The OLPC can “piggyback” on the popularity of portable DVD players, Negroponte said, because they have driven down the cost of small widescreen displays like those used in the new laptop. Displays are among the laptop’s most expensive components.

Negroponte plans to market the new laptop as an e-book reader to developing countries. The new machine will acting as a “trojan horse,” he said: People will buy it to act as an e-book reader, but it will also including other educational software.

Negroponte also announced that there would be another iteration of the Give 1 Get 1 program, in which people can pay for two laptops and receive one, with the cost of the other going to send a laptop to a developing country. The program is likely to happen in August or September, he said.

Internal strife marks spring

OLPC has had an eventful few months. A number of its early employees, including Ivan Krstic and Pixel Qi’s founder Jepsen, quit the operation.

Most recently, Walter Bender SM ’80, who served as president of software and content, left the non-profit because of philosophical disagreements. Bender told The New York Times that “OLPC has become implicitly agnostic about learning” and has focused on getting laptops to children. “It’s a great goal, but it’s not my goal,” he said.

But Negroponte says that nothing has changed. During the Country Workshop presentation, he revisited OLPC’s mission statement and said the organization’s goals are the same.

Bender has recently established Sugar Labs, a non-profit organization developing the Sugar educational user interface system that was key to the first OLPC.

Sugar Labs is working to expand the reach of the software beyond just the XO, Bender said in an interview with The Tech. Sugar is already available as an alternative desktop environment for Linux distributions like Ubuntu and Fedora Core. Bender is in informal talks with other laptop manufacturers, he said.

OLPC is still doing development work on Sugar, Bender said, but Sugar Labs will not focus on one particular hardware platform like the OLPC laptop.
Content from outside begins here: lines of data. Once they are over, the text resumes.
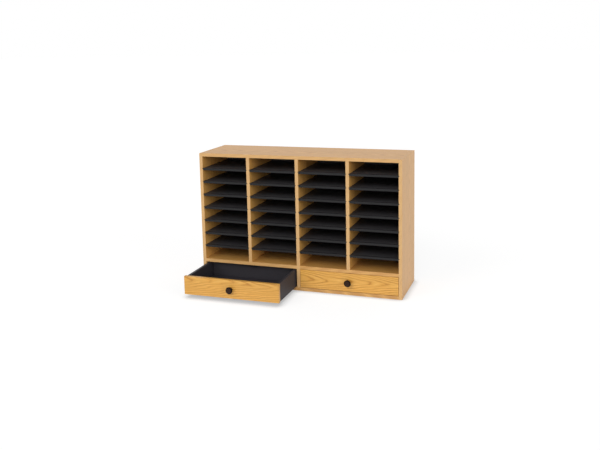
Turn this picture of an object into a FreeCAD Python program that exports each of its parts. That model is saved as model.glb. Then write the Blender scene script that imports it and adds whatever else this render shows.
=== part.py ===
import FreeCAD, Part
import os

# Pigeonhole mail sorter: a four-column oak laminate cabinet over two drawers.
# Millimetres. The origin is on the floor, under the middle of the cabinet; +X is to the right,
# -Y is the open front and +Z is up. The left drawer stands open and the right one is shut.

# Cabinet
columns = 4
rows = 8
column_width = 229.25       # clear width of a pigeonhole, for letter paper
row_pitch = 63.75           # from one shelf to the next
cabinet_depth = 298.0
panel_thickness = 16.0
drawer_bay_height = 90.0
edge_chamfer = 0.5

# Back panel, let into rebates behind the outer panels
back_thickness = 3.2
rebate_width = 8.0
back_clearance = 0.5

# Lift-out shelves
board_thickness = 3.2
board_rise = 6.0            # top of a board above its pitch line
groove_depth = 3.5
groove_clearance = 0.3      # above, below and beside a board in its grooves
shelf_back_gap = 0.8
moulding_setback = 1.0      # from the cabinet's front edges
moulding_height = 10.5
moulding_wall = 1.0
moulding_arm = 9.0
label_pocket = 0.7
label_lip = 1.8
lip_wall = 0.7
moulding_side_gap = 0.5

# Drawers
drawer_front_thickness = 16.0
drawer_reveal = 1.5         # gap round a shut drawer front
drawer_side_inset = 5.0     # from the end of the front to the outside of the box
drawer_board = 12.0
drawer_side_drop = 4.0      # top of the box below the top of the front
drawer_running_gap = 0.3
drawer_dado = 6.0
drawer_bottom_thickness = 3.2
drawer_bottom_rise = 8.0
drawer_bottom_groove = 5.0
drawer_bottom_clearance = 0.2
drawer_back_gap = 1.0       # behind a shut drawer
left_drawer_shy = 11.8      # how far the open left drawer stands short of its stop

# Drawer guides and stops
guide_height = 12.0
guide_front_setback = 20.0
stop_length = 40.0
stop_thickness = 12.0
stop_height = 14.0
stop_front_gap = 2.0

# Knobs
knob_diameter = 33.0
knob_neck_diameter = 14.0
knob_base_diameter = 19.0
knob_projection = 25.0
knob_base_height = 4.0
knob_waist_height = 6.4
knob_rim_height = 18.4      # widest place of the head
knob_rounding = 1.5         # of the rim
knob_foot_bow = (0.7, 0.36)     # middle of a curve, as shares of its step in radius and height
knob_flare_bow = (0.3, 0.54)
knob_crown_bow = (0.33, 0.77)
knob_dish_depth = 1.6
knob_dish_diameter = 21.0
knob_screw_diameter = 4.0
knob_screw_grip = 12.0      # thread in the knob
knob_screw_head_diameter = 8.5
knob_screw_head_height = 2.6

# Fasteners
fit_clearance = 0.05
dowel_diameter = 8.0
dowel_end_depth = 22.0
blind_skin = 6.0            # wood left behind a hole in a panel's face
cam_bolt_diameter = 6.0
cam_bolt_reach = 34.0       # from the end of the panel to the middle of its lock
cam_lock_diameter = 15.0
cam_lock_skin = 3.5
cam_slot_width = 2.0
cam_slot_depth = 1.5
fixing_inset = 50.0         # cam bolts, from the front and rear edges
dowel_offset = 32.0         # dowels, from their cam bolts
divider_stagger = 16.0      # right-hand fixings on the centre divider
divider_dowel_inset = 60.0
nail_diameter = 1.6
nail_length = 22.0
nail_head_diameter = 5.0
nail_head_height = 0.8
nail_spacing = 125.0
nail_corner_inset = 40.0
nail_edge = 3.0             # from the edges of the back panel
box_screw_diameter = 3.5
box_screw_length = 35.0
box_screw_head_diameter = 7.0
box_screw_head_height = 2.5
box_screw_edge = 18.0

# Worked out from the sizes above
cabinet_width = columns * column_width + (columns + 1) * panel_thickness
shelf_floor = 2 * panel_thickness + drawer_bay_height
stack_height = rows * row_pitch
cabinet_height = shelf_floor + stack_height + panel_thickness
half_width = cabinet_width / 2
half_depth = cabinet_depth / 2
inner_half_width = half_width - panel_thickness
back_face = half_depth - back_thickness
column_pitch = column_width + panel_thickness
drawer_bay_width = inner_half_width - panel_thickness / 2
drawer_bay_middle = panel_thickness / 2 + drawer_bay_width / 2
drawer_front_width = drawer_bay_width - 2 * drawer_reveal
drawer_box_width = drawer_front_width - 2 * drawer_side_inset
drawer_front_low = panel_thickness + drawer_reveal
drawer_front_high = panel_thickness + drawer_bay_height - drawer_reveal
drawer_box_low = panel_thickness + drawer_running_gap
drawer_box_high = drawer_front_high - drawer_side_drop
drawer_box_back = back_face - drawer_back_gap
knob_height = (drawer_front_low + drawer_front_high) / 2
stop_front = -half_depth + drawer_front_thickness + stop_front_gap
drawer_travel = drawer_box_back - drawer_board - stop_front - stop_thickness
left_drawer_open = drawer_travel - left_drawer_shy


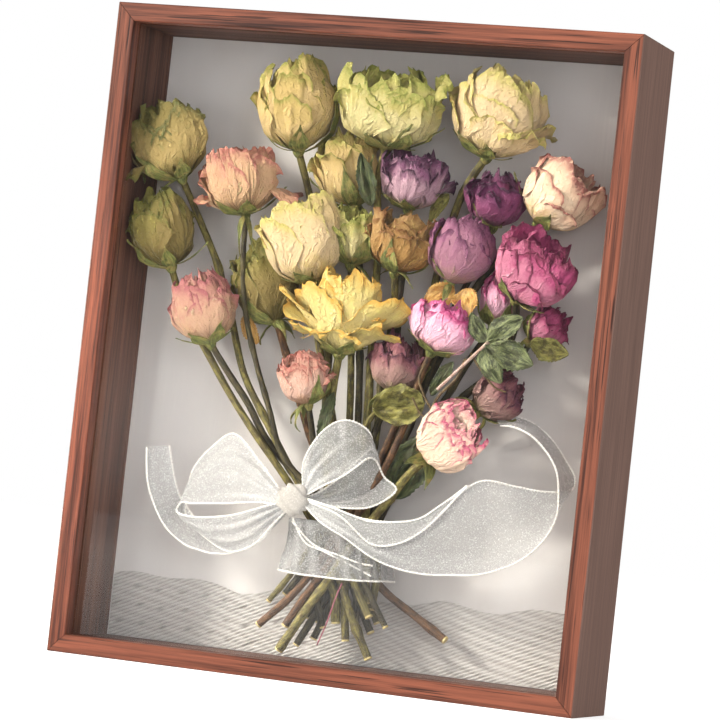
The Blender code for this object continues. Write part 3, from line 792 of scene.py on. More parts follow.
@dataclass(frozen=True)
class KnitFinish:
    """Fine off-white knit with ribbed rows, with painted shade in the grooves between the rows and in the
    holes.

    Attributes:
        name: Name of the material.
        light, shade: Its lightest colour, and its darkest, which is painted shade in the grooves between
            the rows.
    """

    name: str = "lace_knit"
    light: Point = (198, 193, 189)
    shade: Point = (170, 164, 159)

    def make(self) -> bpy.types.Material:
        """Build the material."""
        finish = Finish()
        finish.start(self.name, 0.85, Sheen_Weight=0.3)
        n = finish.nodes
        where = finish.places["Object"]
        rows = n.add("TexWave", {"Vector": n.stretch(where, (1.0, 1.0, 1.0), (0, 0.42, 0)),
                                 "Scale": 190.0, "Distortion": 1.4, "Detail": 2.0,
                                 "Detail Scale": 0.6}, bands_direction="Z").outputs["Fac"]
        stitch = n.add("TexWave", {"Vector": n.stretch(where, (1.0, 1.0, 1.0), (0, -0.5, 0)),
                                   "Scale": 260.0, "Distortion": 2.0, "Detail": 2.0},
                       bands_direction="X").outputs["Fac"]
        yarn = n.times(rows, n.plus(0.55, n.times(stitch, 0.45)))
        holes_shaded = n.part(n.mask())
        # Painted shade: the grooves between the knitted rows are darker.
        cloth = n.mix(n.step(yarn, 0.0, 0.4), srgb(*self.shade), srgb(*self.light))
        # Painted shade: the holes are darkened.
        finish.colour(n.mix(n.times(holes_shaded, 0.5), cloth, srgb(120, 112, 106)))
        bands = n.step(n.noise(n.stretch(where, (0.5, 1.0, 1.6), (0, 0.42, 0)), 60, 3), 0.3, 0.7)
        yarn = n.times(yarn, n.plus(0.35, bands))
        finish.bump(n.less(yarn, holes_shaded), 0.34 * MM)
        return finish.material


class Form(Enum):
    """Outlines of a rose head: pairs of height and radius, as shares of the head."""

    BUD = ((0.0, 0.10), (0.05, 0.42), (0.17, 0.80), (0.38, 0.98), (0.60, 0.97), (0.82, 0.76),
           (1.0, 0.46))
    CUP = ((0.0, 0.10), (0.05, 0.45), (0.17, 0.84), (0.38, 1.0), (0.66, 1.02), (0.88, 0.88),
           (1.0, 0.74))
    FLARED = ((0.0, 0.10), (0.06, 0.42), (0.18, 0.72), (0.40, 0.88), (0.66, 0.90), (0.85, 0.84),
              (1.0, 0.72))


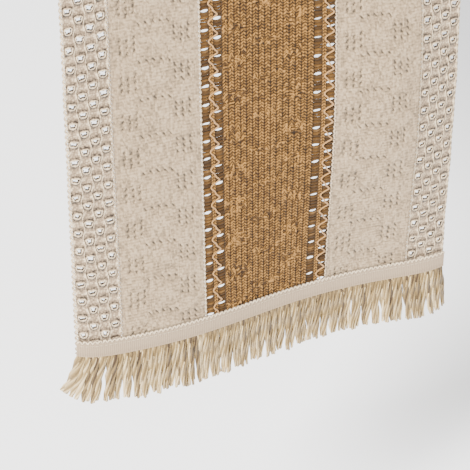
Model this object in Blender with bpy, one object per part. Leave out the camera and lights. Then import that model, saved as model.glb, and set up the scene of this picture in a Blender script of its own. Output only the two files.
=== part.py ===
"""Boho table runner hanging over both ends of a table, with a sewn-on fringe at each end.

X runs across the runner, Y along it and Z up. The origin is the centre of the runner's
underside, where it lies on the table. The cloth is knitted in five bands side by side. It is
divided at the two table edges, where it bends, so that each hanging end can fold up flat.
"""

import math

import bmesh
import bpy
import numpy as np
from mathutils import Vector

# Driving dimensions, in metres.
TABLE_LENGTH = 1.100  # between the inner faces of the two hanging ends
EDGE_RADIUS = 0.004  # rounding of the table's edge under the cloth
CLOTH_THICKNESS = 0.0024
BAND_WIDTHS = (0.033, 0.066, 0.102, 0.066, 0.033)
TAPE_TOP = -0.310  # height of the fringe tape's upper edge
TAPE_HEIGHT = 0.0125
TAPE_THICKNESS = 0.0012
STRAND_LENGTH = 0.042

# Clearances and small stock.
GAP = 0.0003  # between pieces that touch
FOLD_GAP = 0.0010  # between the turned-down edge and the hanging cloth
SEAM_WIDTH = 0.0012
SEAM_RECESS = 0.0002
SELVEDGE_WIDTH = 0.0012
LEFT_CORD_INSET = 0.0095  # from the jute panel's left edge to the middle of its ladder cord
RIGHT_CORD_INSET = 0.0055
CORD_WIDTH = 0.0014
CORD_THICKNESS = 0.0008
CORD_TURN = math.radians(78)  # how far round the edge a ladder cord goes before it is divided
THREAD_SIZE = 0.0006
THREAD_END = 0.0030  # from the tape's end to the end of its stitching
STRANDS = 60
STRAND_WIDTH = 0.0040
TIP_WIDTH = 0.0026
STRAND_THICKNESS = 0.0022
STRAND_DROP = 0.0005  # from the tape's lower edge to the top of the strands
ROOT_HEIGHT = 0.0030  # where the strands are still held together
LEFT_FLARE = 0.012  # how far the outermost strands' tips spread
RIGHT_FLARE = 0.006
FLARE_REACH = 0.020
SWING_DROP = 0.0020  # from the tape's lower edge to the axis that the fringe swings on
ARC_STEPS = 6

# Worked out from the driving dimensions.
WIDTH = sum(BAND_WIDTHS)
ARC_Y = TABLE_LENGTH / 2 - EDGE_RADIUS
ARC_Z = -EDGE_RADIUS
NEUTRAL_RADIUS = EDGE_RADIUS + CLOTH_THICKNESS / 2
FOLD_OFFSET = NEUTRAL_RADIUS * math.pi / 4  # keeps the length of the bend when it unrolls
FOLD_Y = ARC_Y + FOLD_OFFSET
FOLD_Z = ARC_Z + FOLD_OFFSET
TAPE_BOTTOM = TAPE_TOP - TAPE_HEIGHT
SWING_Z = TAPE_BOTTOM - SWING_DROP
SWING_Y = TABLE_LENGTH / 2 + (CLOTH_THICKNESS + GAP + TAPE_THICKNESS) / 2
BAND_NAMES = ("left_openwork", "left_cream_panel", "jute_panel", "right_cream_panel", "right_openwork")
SEAM_NAMES = ("left_outer_seam", "left_inner_seam", "right_inner_seam", "right_outer_seam")
ENDS = {"front": -1, "back": 1}


def clear_scene():
    for thing in list(bpy.data.objects):
        bpy.data.objects.remove(thing, do_unlink=True)


def material(name, colour, roughness):
    made = bpy.data.materials.new(name)
    made.use_nodes = True
    shader = made.node_tree.nodes["Principled BSDF"]
    shader.inputs["Base Color"].default_value = (*colour, 1)
    shader.inputs["Roughness"].default_value = roughness
    shader.inputs["Metallic"].default_value = 0
    return made


def empty(name, place, parent=None):
    made = bpy.data.objects.new(name, None)
    bpy.context.collection.objects.link(made)
    made.empty_display_size = 0.02
    if parent is not None:
        made.parent = parent
        place = Vector(place) - parent.matrix_world.translation
    made.location = place
    bpy.context.view_layer.update()
    return made


def add_object(name, bm, finish, axis=None):
    """Add the mesh, with its origin on the axis empty that carries it."""
    bmesh.ops.recalc_face_normals(bm, faces=bm.faces)
    if axis is not None:
        bmesh.ops.translate(bm, verts=bm.verts, vec=-axis.matrix_world.translation)
    mesh = bpy.data.meshes.new(name)
    bm.to_mesh(mesh)
    bm.free()
    mesh.materials.append(finish)
    made = bpy.data.objects.new(name, mesh)
    bpy.context.collection.objects.link(made)
    made.parent = axis
    return made


def extrude_outline(bm, outline, x0, x1):
    """A closed solid: the (y, z) outline, extruded across the runner from x0 to x1."""
    face = bm.faces.new([bm.verts.new((x0, y, z)) for y, z in outline])
    swept = bmesh.ops.extrude_face_region(bm, geom=[face])
    tip = [item for item in swept["geom"] if isinstance(item, bmesh.types.BMVert)]
    bmesh.ops.translate(bm, verts=tip, vec=(x1 - x0, 0, 0))


def add_block(bm, low, high):
    made = bmesh.ops.create_cube(bm, size=1)
    bmesh.ops.scale(bm, verts=made["verts"], vec=Vector(high) - Vector(low))
    bmesh.ops.translate(bm, verts=made["verts"], vec=(Vector(high) + Vector(low)) / 2)


def over_table(offset, turn=math.pi / 2):
    """The line over the table, a set height above its surface, turned down at both ends."""
    radius = EDGE_RADIUS + offset
    line = []
    for side in (-1, 1):
        turns = np.linspace(math.pi / 2 - turn, math.pi / 2, ARC_STEPS + 1)
        arc = [(side * (ARC_Y + radius * math.cos(t)), ARC_Z + radius * math.sin(t)) for t in turns]
        line += arc if side < 0 else arc[::-1]
    return line


def strip_over_table(bm, x0, x1, low, high, turn=math.pi / 2):
    extrude_outline(bm, over_table(low, turn) + over_table(high, turn)[::-1], x0, x1)


def strip_hanging(bm, side, x0, x1, low, high, bottom):
    inner = TABLE_LENGTH / 2 + low
    outer = TABLE_LENGTH / 2 + high
    ys = sorted((side * inner, side * outer))
    add_block(bm, (x0, ys[0], bottom), (x1, ys[1], ARC_Z - FOLD_GAP))


def band_edges():
    """The x of the five bands' six boundaries."""
    return np.cumsum((-WIDTH / 2, *BAND_WIDTHS))


def band_spans():
    """Each band's own width, less the seam or the edge loops at its two sides."""
    edges = band_edges()
    inset = SEAM_WIDTH / 2 + GAP
    rim = SELVEDGE_WIDTH + GAP
    spans = []
    for i, name in enumerate(BAND_NAMES):
        left = rim if i == 0 else inset
        right = rim if i == len(BAND_NAMES) - 1 else inset
        spans.append((name, edges[i] + left, edges[i + 1] - right))
    return spans


def trims():
    """Name, left side, width, lowest and highest level above the underside, and finish."""
    edges = band_edges()
    level = (SEAM_RECESS, CLOTH_THICKNESS - SEAM_RECESS)
    raised = (CLOTH_THICKNESS + GAP, CLOTH_THICKNESS + GAP + CORD_THICKNESS)
    pieces = []
    for name, x in zip(SEAM_NAMES, edges[1:-1]):
        pieces.append((name, x - SEAM_WIDTH / 2, SEAM_WIDTH, *level, "cream_cotton"))
    pieces.append(("left_selvedge", -WIDTH / 2, SELVEDGE_WIDTH, *level, "cream_cotton"))
    pieces.append(("right_selvedge", WIDTH / 2 - SELVEDGE_WIDTH, SELVEDGE_WIDTH, *level, "cream_cotton"))
    for name, x in (("left", edges[2] + LEFT_CORD_INSET), ("right", edges[3] - RIGHT_CORD_INSET)):
        pieces.append((f"{name}_ladder_cord", x - CORD_WIDTH / 2, CORD_WIDTH, *raised, "pale_cotton"))
    return pieces


def make_top(finishes):
    for name, x0, x1 in band_spans():
        bm = bmesh.new()
        strip_over_table(bm, x0, x1, 0, CLOTH_THICKNESS)
        add_object(f"{name}_top", bm, finishes["jute" if "jute" in name else "cream_cotton"])
    for name, x, width, low, high, finish in trims():
        bm = bmesh.new()
        strip_over_table(bm, x, x + width, low, high, CORD_TURN if "cord" in name else math.pi / 2)
        add_object(f"{name}_top", bm, finishes[finish])


def make_drop(end, side, axis, finishes):
    bottom = TAPE_BOTTOM + SEAM_RECESS
    for name, x0, x1 in band_spans():
        bm = bmesh.new()
        strip_hanging(bm, side, x0, x1, 0, CLOTH_THICKNESS, bottom)
        add_object(f"{name}_{end}", bm, finishes["jute" if "jute" in name else "cream_cotton"], axis)
    for name, x, width, low, high, finish in trims():
        bm = bmesh.new()
        strip_hanging(bm, side, x, x + width, low, high, TAPE_TOP + GAP if "cord" in name else bottom)
        add_object(f"{name}_{end}", bm, finishes[finish], axis)


def make_tape(end, side, axis, finishes):
    """The woven tape on the face of the cloth, and the thread that sews it there."""
    inner = TABLE_LENGTH / 2 + CLOTH_THICKNESS + GAP
    outer = inner + TAPE_THICKNESS
    bm = bmesh.new()
    ys = sorted((side * inner, side * outer))
    add_block(bm, (-WIDTH / 2, ys[0], TAPE_BOTTOM), (WIDTH / 2, ys[1], TAPE_TOP))
    add_object(f"fringe_tape_{end}", bm, finishes["tape"], axis)

    bm = bmesh.new()
    ys = sorted((side * (outer + GAP), side * (outer + GAP + THREAD_SIZE)))
    middle = TAPE_TOP - TAPE_HEIGHT / 2
    reach = WIDTH / 2 - THREAD_END
    add_block(bm, (-reach, ys[0], middle - THREAD_SIZE / 2), (reach, ys[1], middle + THREAD_SIZE / 2))
    add_object(f"tape_stitching_{end}", bm, finishes["thread"], axis)


def fringe_outline(rng):
    """Cotton strands hanging from a common root, spreading outwards at the runner's sides."""
    pitch = WIDTH / STRANDS
    root = TAPE_BOTTOM - STRAND_DROP
    crotch = root - ROOT_HEIGHT
    outline = [(-WIDTH / 2, root), (WIDTH / 2, root)]
    for i in reversed(range(STRANDS)):
        x = (i + 0.5) * pitch - WIDTH / 2
        spread = RIGHT_FLARE * math.exp((x - WIDTH / 2) / FLARE_REACH)
        spread -= LEFT_FLARE * math.exp((-WIDTH / 2 - x) / FLARE_REACH)
        tip = TAPE_BOTTOM - STRAND_LENGTH + rng.uniform(0, 0.004)
        tip_x = x + spread + rng.uniform(-0.0005, 0.0005)
        outline.append((x + STRAND_WIDTH / 2, crotch))
        outline.append((tip_x + TIP_WIDTH / 2, tip))
        outline.append((tip_x - TIP_WIDTH / 2, tip))
        outline.append((x - STRAND_WIDTH / 2, crotch))
    return outline


def make_strands(end, side, axis, finishes):
    rng = np.random.default_rng(7 if side < 0 else 8)
    bm = bmesh.new()
    y = side * SWING_Y - STRAND_THICKNESS / 2
    face = bm.faces.new([bm.verts.new((x, y, z)) for x, z in fringe_outline(rng)])
    swept = bmesh.ops.extrude_face_region(bm, geom=[face])
    far = [item for item in swept["geom"] if isinstance(item, bmesh.types.BMVert)]
    bmesh.ops.translate(bm, verts=far, vec=(0, STRAND_THICKNESS, 0))
    add_object(f"fringe_strands_{end}", bm, finishes["fringe_cotton"], axis)


clear_scene()
FINISHES = {
    "cream_cotton": material("cream_cotton", (0.62, 0.52, 0.42), 0.9),
    "jute": material("jute", (0.38, 0.22, 0.10), 0.9),
    "pale_cotton": material("pale_cotton", (0.55, 0.42, 0.29), 0.9),
    "tape": material("tape", (0.58, 0.48, 0.38), 0.85),
    "thread": material("thread", (0.66, 0.58, 0.48), 0.7),
    "fringe_cotton": material("fringe_cotton", (0.68, 0.58, 0.45), 0.9),
}
make_top(FINISHES)
for END, SIDE in ENDS.items():
    FOLD = empty(f"{END}_fold_axis", (0, SIDE * FOLD_Y, FOLD_Z))
    SWING = empty(f"{END}_swing_axis", (0, SIDE * SWING_Y, SWING_Z), FOLD)
    make_drop(END, SIDE, FOLD, FINISHES)
    make_tape(END, SIDE, FOLD, FINISHES)
    make_strands(END, SIDE, SWING, FINISHES)
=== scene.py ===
"""Openwork boho table runner: cream cotton knitting with a jute centre and a fringe at each end."""

import math

import bmesh
import bpy
import numpy as np
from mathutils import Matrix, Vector


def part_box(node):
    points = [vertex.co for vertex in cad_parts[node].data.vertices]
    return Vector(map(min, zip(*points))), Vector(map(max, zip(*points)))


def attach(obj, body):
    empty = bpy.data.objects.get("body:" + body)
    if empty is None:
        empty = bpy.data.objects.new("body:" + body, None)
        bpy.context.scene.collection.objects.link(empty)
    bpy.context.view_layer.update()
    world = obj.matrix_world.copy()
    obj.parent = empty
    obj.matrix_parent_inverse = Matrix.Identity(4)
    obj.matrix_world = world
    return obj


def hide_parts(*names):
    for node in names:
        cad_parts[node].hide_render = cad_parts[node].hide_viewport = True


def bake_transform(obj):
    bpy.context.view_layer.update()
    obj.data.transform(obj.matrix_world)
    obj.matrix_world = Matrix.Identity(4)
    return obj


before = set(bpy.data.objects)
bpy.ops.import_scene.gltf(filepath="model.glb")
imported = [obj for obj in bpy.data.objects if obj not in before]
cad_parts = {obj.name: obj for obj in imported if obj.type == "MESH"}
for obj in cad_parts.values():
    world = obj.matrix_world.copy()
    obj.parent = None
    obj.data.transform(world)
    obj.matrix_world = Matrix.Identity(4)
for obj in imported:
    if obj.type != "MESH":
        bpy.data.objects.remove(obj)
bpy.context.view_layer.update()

# ---------------------------------------------------------------------------------------------
# How the runner lies. It is knitted flat in one length, laid over a table and turned down at
# both table edges. Its hanging ends fall in a shallow wave, because nothing stretches them.
# Pieces are made flat, with X across, Y along and Z above the underside, and are then hung.
# ---------------------------------------------------------------------------------------------

TOP_LOW, TOP_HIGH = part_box("jute_panel_top")
DROP_LOW, DROP_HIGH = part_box("jute_panel_front")
TAPE_LOW, TAPE_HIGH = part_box("fringe_tape_front")

THICKNESS = TOP_HIGH[2]
EDGE_RADIUS = -TOP_LOW[2]
EDGE_Y = -DROP_HIGH[1] - EDGE_RADIUS
BEND_LENGTH = (EDGE_RADIUS + THICKNESS / 2) * math.pi / 2
WIDTH = TAPE_HIGH[0] - TAPE_LOW[0]
HALF_WIDTH = WIDTH / 2
DROP_TOP = EDGE_Y + BEND_LENGTH
HEM = DROP_TOP - DROP_LOW[2] - EDGE_RADIUS
TAPE_TOP = DROP_TOP - TAPE_HIGH[2] - EDGE_RADIUS
TAPE_BOTTOM = DROP_TOP - TAPE_LOW[2] - EDGE_RADIUS
COURSES = 357
COURSE = HEM / COURSES
ENDS = {"front": -1, "back": 1}


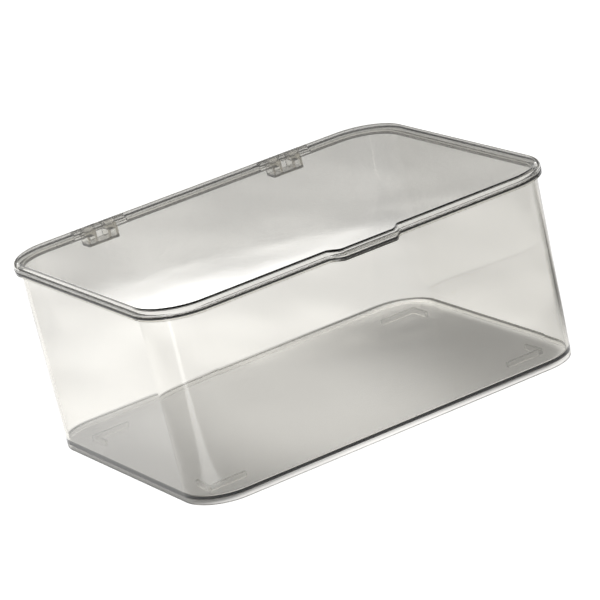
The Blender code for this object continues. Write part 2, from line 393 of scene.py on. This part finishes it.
# ---------------------------------------------------------------- lid
def lid_loops():
    """Sections of the lid from its panel's top, out over the rolled edge and back underneath."""
    p = PARTING_ROUND
    low = RIM_HEIGHT + LID_GAP
    round_z = RIM_HEIGHT + LID_SIDE
    section = arc(LID_ROUND, round_z, LID_ROUND, 90, 180)
    section += arc(p, low + p, p, 180, 270, EDGE_STEPS)
    section.append((LID_WALL, low))
    section += arc(LID_ROUND, round_z, LID_ROUND - LID_WALL, 180, 90)
    return [outline(inset, z, TAB_DEPTH) for inset, z in section]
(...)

Windows to run on some current XO laptops

OLPC also announced in May a partnership with Microsoft. For an additional $3 licensing fee per computer, OLPC XO laptops will come installed with Windows. Explaining the partnership, Negroponte told The New York Times that “[t]he people who buy the machines are not the children who use them, but government officials in most cases.” “And those people are much more comfortable with Windows,” he said.

A dual-boot system was in development, Negroponte said during his Country Workshop presentation. This system would let Windows run alongside another operating system such as Linux. Windows laptops are being rolled out as pilots in four countries, Negroponte said. “It’s going to give you more choice,” he said.

Charles Kane, the former CFO, was announced in early May to be OLPC’s president, a position intended to improve OLPC’s day-to-day management. “I’m the vision department,” Negroponte said during his Country Workshop presentation. But “[w]hen it comes to running something, that’s not my strength,” he said.